The Fund’s partnership agreement capped capital calls at each limited partner’s “Contingent Subscription” and permitted calls only for enumerated purposes, including investments with approved budgets, fees, and partnership expenses. Over time, the partnership agreement was amended many times to reallocate investments among pools and segregate certain assets. Although in one amendment it could be inferred that the parties intended to increase the capital commitments, the amendment did not expressly specify an amount for such increase and no new subscription documents were executed to that effect (unlike previous increases).

The Court’s Analysis

Clear Documentation of Capital Commitments is Required

Notably, the court refused to find that the limited partners had increased their aggregate capital commitment beyond the amount clearly stated in their prior subscription agreements. Although amendments and communications indicated an expectation of additional funding capacity, the court required clear, definitive contractual language to increase a capital commitment, particularly in this case where the General Partner sought specific performance.

Because no amendment had unambiguously increased the “Contingent Subscription”—and no new or revised subscription agreements were executed—the court capped the enforceable obligation at the previously documented commitment amount, notwithstanding the fact that substantial additional contributions had already been made by the limited partners.

Contractual Language Governs Enforcement of Capital Calls

Applying Cayman Islands contract law, the court emphasized that capital calls are enforceable only to the extent authorized by the partnership agreement’s plain language. The court rejected attempts to read implied conditions, subjective expectations, or investment-level “milestones” into the funding obligation where those concepts were not expressly set forth in the Fund’s governing documents.

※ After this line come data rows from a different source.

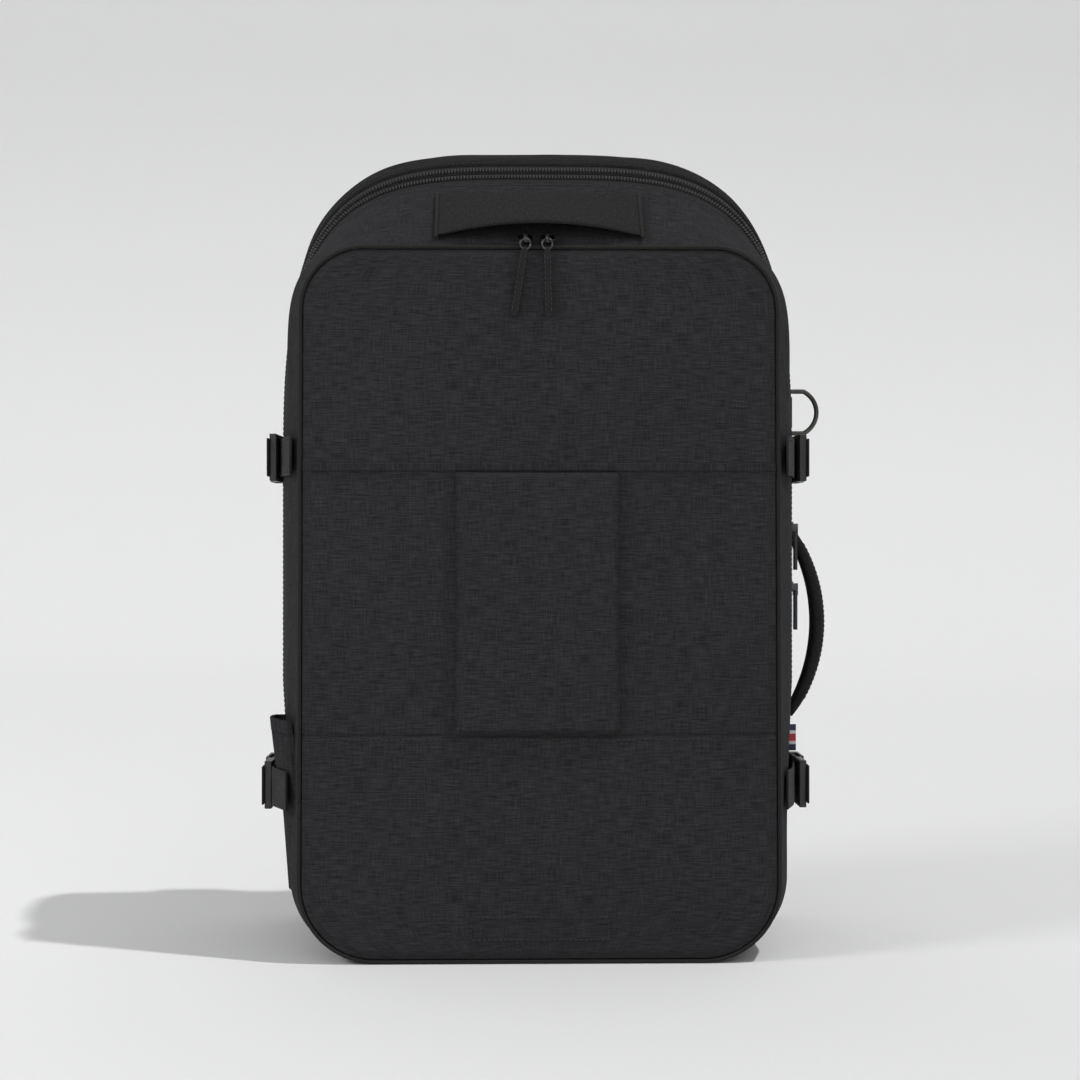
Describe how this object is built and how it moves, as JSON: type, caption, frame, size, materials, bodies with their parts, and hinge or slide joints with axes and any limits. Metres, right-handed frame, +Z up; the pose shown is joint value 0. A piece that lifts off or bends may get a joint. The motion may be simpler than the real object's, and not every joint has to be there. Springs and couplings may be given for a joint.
{
  "type": "travel backpack",
  "caption": "Upright clamshell cabin travel backpack with a front organiser flap, padded back, shoulder straps, grab handles and compression straps.",
  "frame": {"origin": "on the floor under the bag, at the middle of its width and 105 mm behind the front-most plane", "axes": "+Z up the height of the bag, the front panel faces -Y, +X to the right as seen from the front"},
  "size_m": [0.3791, 0.2026, 0.542],
  "materials": {
    "melange_fabric": "heather woven polyester, matt",
    "binding": "dark woven binding, matt",
    "zip": "black coil zip tape",
    "lining": "grey lining cloth over foam",
    "webbing": "black ribbed webbing",
    "buckle_plastic": "moulded, slightly olive grey",
    "pull_plastic": "moulded black",
    "zip_metal": "gunmetal, glossy",
    "ring_metal": "olive grey plated wire",
    "sheet_plastic": "natural plastic sheet",
    "mesh_padding": "black spacer mesh over foam",
    "woven_tab": "woven stripes in navy, white and red"
  },
  "bodies": {
    "bag_back": {"rear_shell": "melange_fabric", "main_zip_rear": "zip", "side_handle_ends": "binding", "d_ring_loop": "webbing", "rear_webbing": "webbing", "side_tab": "woven_tab", "frame_sheet": "sheet_plastic", "laptop_divider": "lining", "back_pad_right": "mesh_padding", "back_pad_left": "mesh_padding", "lumbar_pad": "mesh_padding", "strap_yoke": "mesh_padding", "strap_anchor_right": "binding", "strap_anchor_left": "binding", "buckle_female_upper_right": "buckle_plastic", "buckle_female_upper_left": "buckle_plastic", "buckle_female_lower_right": "buckle_plastic", "buckle_female_lower_left": "buckle_plastic"},
    "lid": {"lid_gusset": "melange_fabric", "main_zip_front": "zip", "front_piping": "binding", "lower_panel": "melange_fabric", "hem_strip": "melange_fabric", "front_zip_lid": "zip", "centre_pocket": "melange_fabric", "label_patch": "melange_fabric", "organiser_wall": "lining", "top_handle_ends": "binding", "front_webbing": "webbing", "bottle_pocket": "melange_fabric", "bottle_pocket_hem": "binding"},
    "front_flap": {"front_flap_panel": "melange_fabric", "front_zip_flap": "zip"},
    "top_handle": {"top_handle": "melange_fabric"},
    "side_handle": {"side_handle": "melange_fabric"},
    "d_ring": {"d_ring": "ring_metal"},
    "male_upper_right": {"buckle_male_upper_right": "buckle_plastic", "strap_tail_upper_right": "webbing"},
    "male_upper_left": {"buckle_male_upper_left": "buckle_plastic", "strap_tail_upper_left": "webbing"},
    "male_lower_right": {"buckle_male_lower_right": "buckle_plastic", "strap_tail_lower_right": "webbing"},
    "male_lower_left": {"buckle_male_lower_left": "buckle_plastic", "strap_tail_lower_left": "webbing"},
    "main_slider_upper": {"main_slider_upper": "zip_metal"},
    "main_pull_upper": {"main_pull_upper": "pull_plastic"},
    "main_slider_lower": {"main_slider_lower": "zip_metal"},
    "main_pull_lower": {"main_pull_lower": "pull_plastic"},
    "front_slider_left": {"front_slider_left": "zip_metal"},
    "front_pull_left": {"front_ring_left": "zip_metal", "front_pull_left": "melange_fabric"},
    "shoulder_strap_left": {"shoulder_pad_left": "mesh_padding", "ladder_lock_left": "buckle_plastic", "lower_webbing_left": "webbing"},
    "front_slider_right": {"front_slider_right": "zip_metal"},
    "front_pull_right": {"front_ring_right": "zip_metal", "front_pull_right": "melange_fabric"},
    "shoulder_strap_right": {"shoulder_pad_right": "mesh_padding", "ladder_lock_right": "buckle_plastic", "lower_webbing_right": "webbing"}
  },
  "joints": [
    {"name": "lid_open", "type": "hinge", "parent": "bag_back", "child": "lid", "pos_m": [0, -0.03, 0], "axis": [1, 0, 0], "range_deg": [0, 170]},
    {"name": "front_flap_open", "type": "hinge", "parent": "lid", "child": "front_flap", "pos_m": [0, -0.09624, 0.3173], "axis": [1, 0, 0], "range_deg": [0, 120]},
    {"name": "top_handle_lift", "type": "hinge", "parent": "lid", "child": "top_handle", "pos_m": [0, -0.04946, 0.49565], "axis": [-1, 0, 0], "range_deg": [0, 45]},
    {"name": "side_handle_swing", "type": "hinge", "parent": "bag_back", "child": "side_handle", "pos_m": [0.1725, 0.007, 0.212], "axis": [0, 0, 1], "range_deg": [-15, 15]},
    {"name": "d_ring_swing", "type": "hinge", "parent": "bag_back", "child": "d_ring", "pos_m": [0.1726, 0.007, 0.3558], "axis": [0, 0, 1], "range_deg": [-70, 70]},
    {"name": "unclip_upper_right", "type": "slide", "parent": "lid", "child": "male_upper_right", "axis": [0, -1, 0], "range_m": [0, 0.022]},
    {"name": "unclip_upper_left", "type": "slide", "parent": "lid", "child": "male_upper_left", "axis": [0, -1, 0], "range_m": [0, 0.022]},
    {"name": "unclip_lower_right", "type": "slide", "parent": "lid", "child": "male_lower_right", "axis": [0, -1, 0], "range_m": [0, 0.022]},
    {"name": "unclip_lower_left", "type": "slide", "parent": "lid", "child": "male_lower_left", "axis": [0, -1, 0], "range_m": [0, 0.022]},
    {"name": "main_slider_upper_travel", "type": "slide", "parent": "bag_back", "child": "main_slider_upper", "axis": [0, 0, 1], "range_m": [0, 0.02]},
    {"name": "main_slider_lower_travel", "type": "slide", "parent": "bag_back", "child": "main_slider_lower", "axis": [0, 0, 1], "range_m": [-0.078, 0]},
    {"name": "main_pull_upper_swing", "type": "hinge", "parent": "main_slider_upper", "child": "main_pull_upper", "pos_m": [0.1726, -0.03, 0.273], "axis": [0, -1, 0], "range_deg": [0, 120]},
    {"name": "main_pull_lower_swing", "type": "hinge", "parent": "main_slider_lower", "child": "main_pull_lower", "pos_m": [0.1726, -0.03, 0.233], "axis": [0, -1, 0], "range_deg": [0, 120]},
    {"name": "front_slider_left_travel", "type": "slide", "parent": "front_flap", "child": "front_slider_left", "axis": [1, 0, 0], "range_m": [-0.095, 0]},
    {"name": "front_slider_right_travel", "type": "slide", "parent": "front_flap", "child": "front_slider_right", "axis": [1, 0, 0], "range_m": [0, 0.095]},
    {"name": "front_pull_left_swing", "type": "hinge", "parent": "front_slider_left", "child": "front_pull_left", "pos_m": [-0.009, -0.0922, 0.46014], "axis": [-1, 0, 0], "range_deg": [0, 70]},
    {"name": "front_pull_right_swing", "type": "hinge", "parent": "front_slider_right", "child": "front_pull_right", "pos_m": [0.005, -0.0922, 0.46014], "axis": [-1, 0, 0], "range_deg": [0, 70]},
    {"name": "shoulder_strap_right_swing", "type": "hinge", "parent": "bag_back", "child": "shoulder_strap_right", "pos_m": [0, 0.0855, 0.486], "axis": [1, 0, 0], "range_deg": [0, 35]},
    {"name": "shoulder_strap_left_swing", "type": "hinge", "parent": "bag_back", "child": "shoulder_strap_left", "pos_m": [0, 0.0855, 0.486], "axis": [1, 0, 0], "range_deg": [0, 35]}
  ]
}
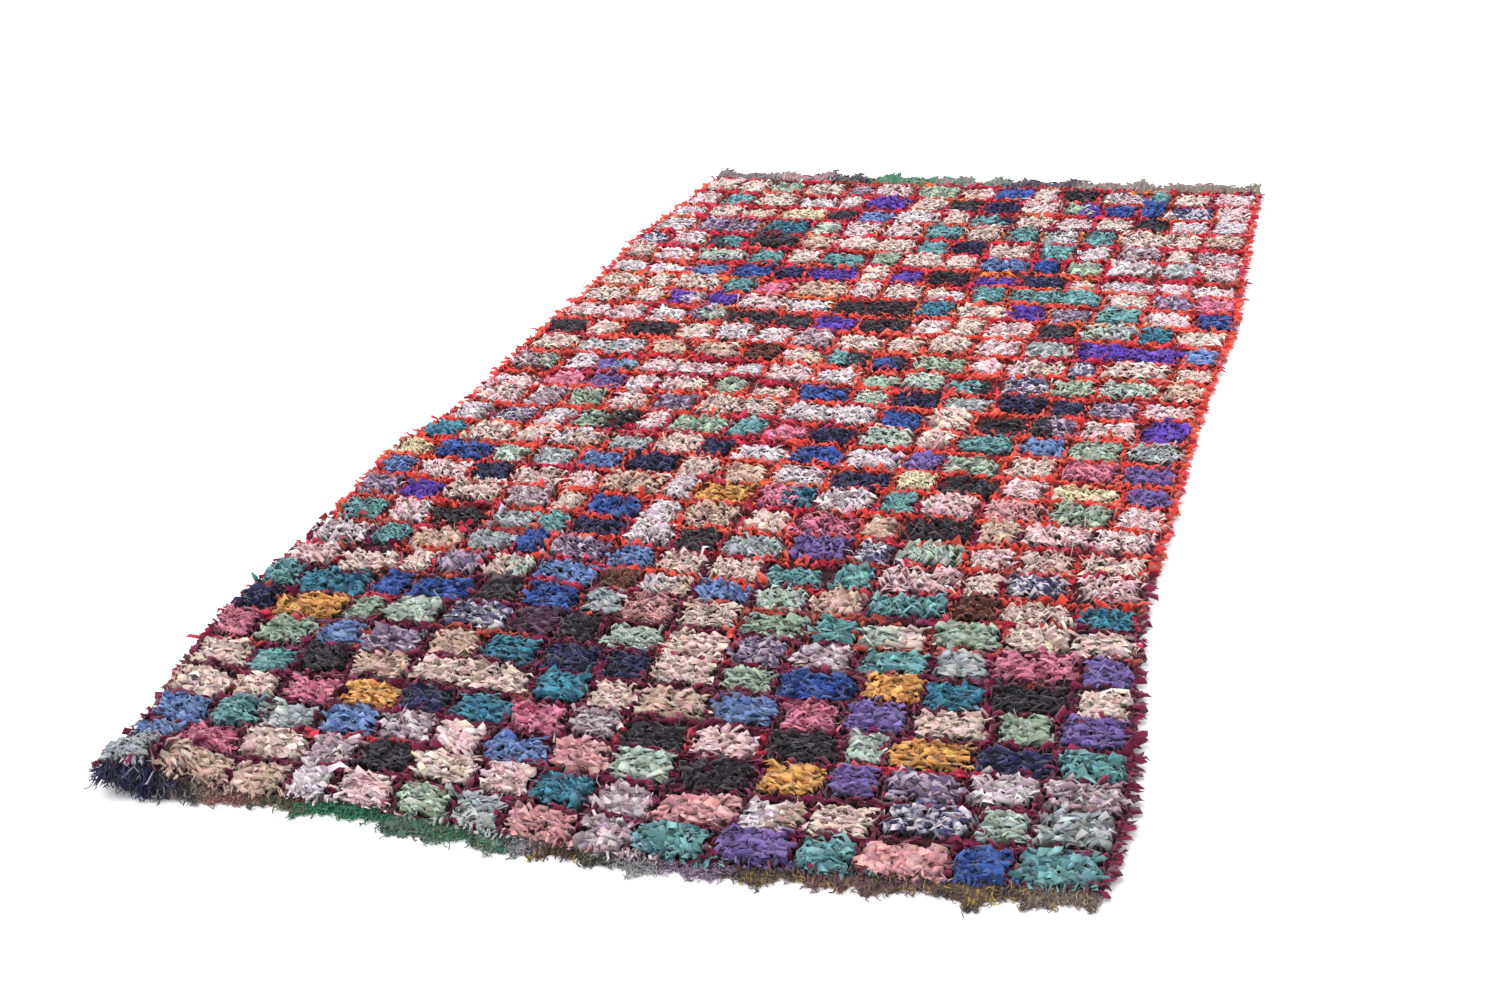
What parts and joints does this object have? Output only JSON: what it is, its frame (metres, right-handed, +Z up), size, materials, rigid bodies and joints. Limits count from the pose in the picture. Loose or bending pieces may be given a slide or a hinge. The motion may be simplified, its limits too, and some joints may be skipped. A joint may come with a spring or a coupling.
{
  "type": "boucherouite rug",
  "caption": "Long hand-knotted rag rug with a soft shaggy pile of small coloured boxes, frayed end webs and one rippled corner.",
  "frame": {"origin": "on the floor, at the centre of the rug's box", "axes": "+Y along the rug from its near end to its far end, +Z up out of the pile, +X to the right"},
  "size_m": [1.3215, 2.635, 0.0676],
  "materials": {
    "rag_pile": "matte crumpled rag knots of cotton and jersey in many colours",
    "end_web": "matte frayed knit web with a few glinting threads"
  },
  "bodies": {
    "root": {"pile": "rag_pile", "web_near": "end_web", "web_far": "end_web"}
  },
  "joints": []
}
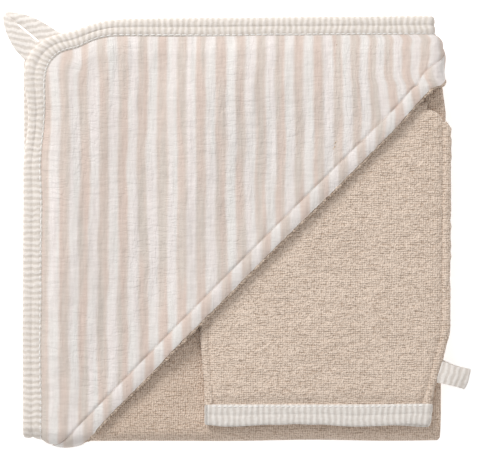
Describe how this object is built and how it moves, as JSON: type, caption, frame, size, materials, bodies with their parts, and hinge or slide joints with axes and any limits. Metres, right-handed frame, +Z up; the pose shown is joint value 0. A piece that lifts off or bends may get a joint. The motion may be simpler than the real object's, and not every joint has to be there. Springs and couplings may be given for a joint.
{
  "type": "hooded baby towel",
  "caption": "Baby towel with a muslin hood, folded flat in thirds, with a terry wash mitt tucked under the hood and a tape hanging loop.",
  "frame": {"origin": "middle of the folded packet's underside, on the plane it lies on", "axes": "+Z up, +X across the packet away from the hood's bound side edge, +Y towards the edge with the hanging loop"},
  "size_m": [0.2893, 0.2721, 0.0329],
  "materials": {
    "terry": "looped terry, matt",
    "muslin": "crinkled double gauze with woven stripes",
    "striped_binding": "finely striped woven tape",
    "thread": "sewing thread"
  },
  "bodies": {
    "bottom_third": {"towel_bottom_third": "terry", "binding_front_left": "striped_binding", "binding_front_middle": "striped_binding", "binding_front_right": "striped_binding"},
    "middle_third": {"towel_middle_third": "terry", "towel_rear_fold": "terry", "towel_front_fold": "terry", "binding_middle_left": "striped_binding", "binding_middle_right": "striped_binding"},
    "top_third": {"towel_top_third": "terry", "binding_hood_corner": "striped_binding", "binding_topstitch": "thread", "binding_top_right": "striped_binding", "binding_rear_middle": "striped_binding", "hood_lining": "terry", "hood_shell": "muslin"},
    "hood_hem": {"hood_rim": "muslin", "hood_topstitch": "thread"},
    "wash_mitt": {"mitt_back_panel": "terry", "mitt_front_panel": "terry", "mitt_side_seam": "terry", "mitt_cuff_binding": "striped_binding", "mitt_cuff_stitch": "thread"},
    "mitt_loop": {"mitt_loop": "striped_binding"},
    "hanging_loop": {"hanging_loop": "striped_binding"}
  },
  "joints": [
    {"name": "rear_fold", "type": "hinge", "parent": "bottom_third", "child": "middle_third", "pos_m": [0, 0.10505, 0.00795], "axis": [-1, 0, 0], "range_deg": [0, 180], "deforming": ["towel_rear_fold"]},
    {"name": "front_fold", "type": "hinge", "parent": "middle_third", "child": "top_third", "pos_m": [0, -0.12405, 0.01605], "axis": [1, 0, 0], "range_deg": [0, 180], "deforming": ["towel_front_fold"]},
    {"name": "hood_lift", "type": "hinge", "parent": "top_third", "child": "hood_hem", "pos_m": [-0.1215, 0.1205, 0.0264], "axis": [-0.7071, -0.7071, 0], "range_deg": [0, 13], "deforming": ["hood_shell", "hood_lining"]},
    {"name": "mitt_slide", "type": "slide", "parent": "top_third", "child": "wash_mitt", "axis": [1, 0, 0], "range_m": [0, 0.16]},
    {"name": "mitt_loop_hinge", "type": "hinge", "parent": "wash_mitt", "child": "mitt_loop", "pos_m": [0.12718, -0.0897, 0.02725], "axis": [-0.2924, -0.9563, 0], "range_deg": [0, 90]},
    {"name": "hanging_loop_hinge", "type": "hinge", "parent": "top_third", "child": "hanging_loop", "pos_m": [-0.1215, 0.1205, 0.0234], "axis": [0.7071, 0.7071, 0], "range_deg": [0, 90]}
  ],
  "couplings": [
    {"joint": "front_fold", "follows": "rear_fold", "ratio": 1}
  ]
}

The court held that the challenged capital calls—to be used to fund six months of operating expenses under investments with previously approved budgets—fell squarely within the permitted purposes of the partnership agreement and, therefore, constituted valid contractual obligations entitled to specific performance.

Key Takeaways for Fund Finance Transactions

The decision underscores the following important reminders for investment funds, sponsors, and subscription facility lenders:

  • Capital commitments must be clearly documented. A fund’s partnership agreement and all investor subscription documents should be reviewed to confirm the existence of capital commitments. Increases in commitment amounts must be expressly reflected in partnership agreements and/or subscription documents. Informal understandings, implied expectations, or structural reallocations are insufficient. 
  • Capital calls are enforceable contractual obligations. Courts will compel funding of capital contributions where a partnership agreement clearly authorizes the capital call and the stated purpose falls within its permitted uses.
  • Courts will not infer conditions precedent. Investment milestones or diligence concepts appearing in the offering materials do not limit funding obligations unless expressly incorporated into the fund’s governing documents.
  • Express contingencies cut both ways. Where a partnership agreement conditions funding on a specific event, courts will enforce that condition strictly.
  • Specific performance is a real remedy. Particularly in time-sensitive investment contexts, courts will order limited partners to fund capital calls where damages are inadequate and the governing documents support equitable relief.

The decision discussed in this legal update reflects the analysis of a single court addressing a specific factual record and limited partnership agreement, and so may not be binding on other courts reviewing different facts and governing agreements. However, the reasoning and analytical framework provide a useful road map for how similar issues may be evaluated in any future cases.

 


 

1 ATP III GP, Ltd. v. Rigmora Biotech Inv. One LP, C.A. No. 2025-0607-KSJM (Del. Ch. Dec. 5, 2025).

2 Following the Delaware Court of Chancery’s decision to enforce the disputed capital calls, the Fund and certain of its portfolio companies filed voluntary petitions for Chapter 11 protection in the US Bankruptcy Court for the District of Delaware in an effort to halt winding-up proceedings initiated by the principal limited partners in the Cayman Islands in response to the action filed in the Delaware Court of Chancery.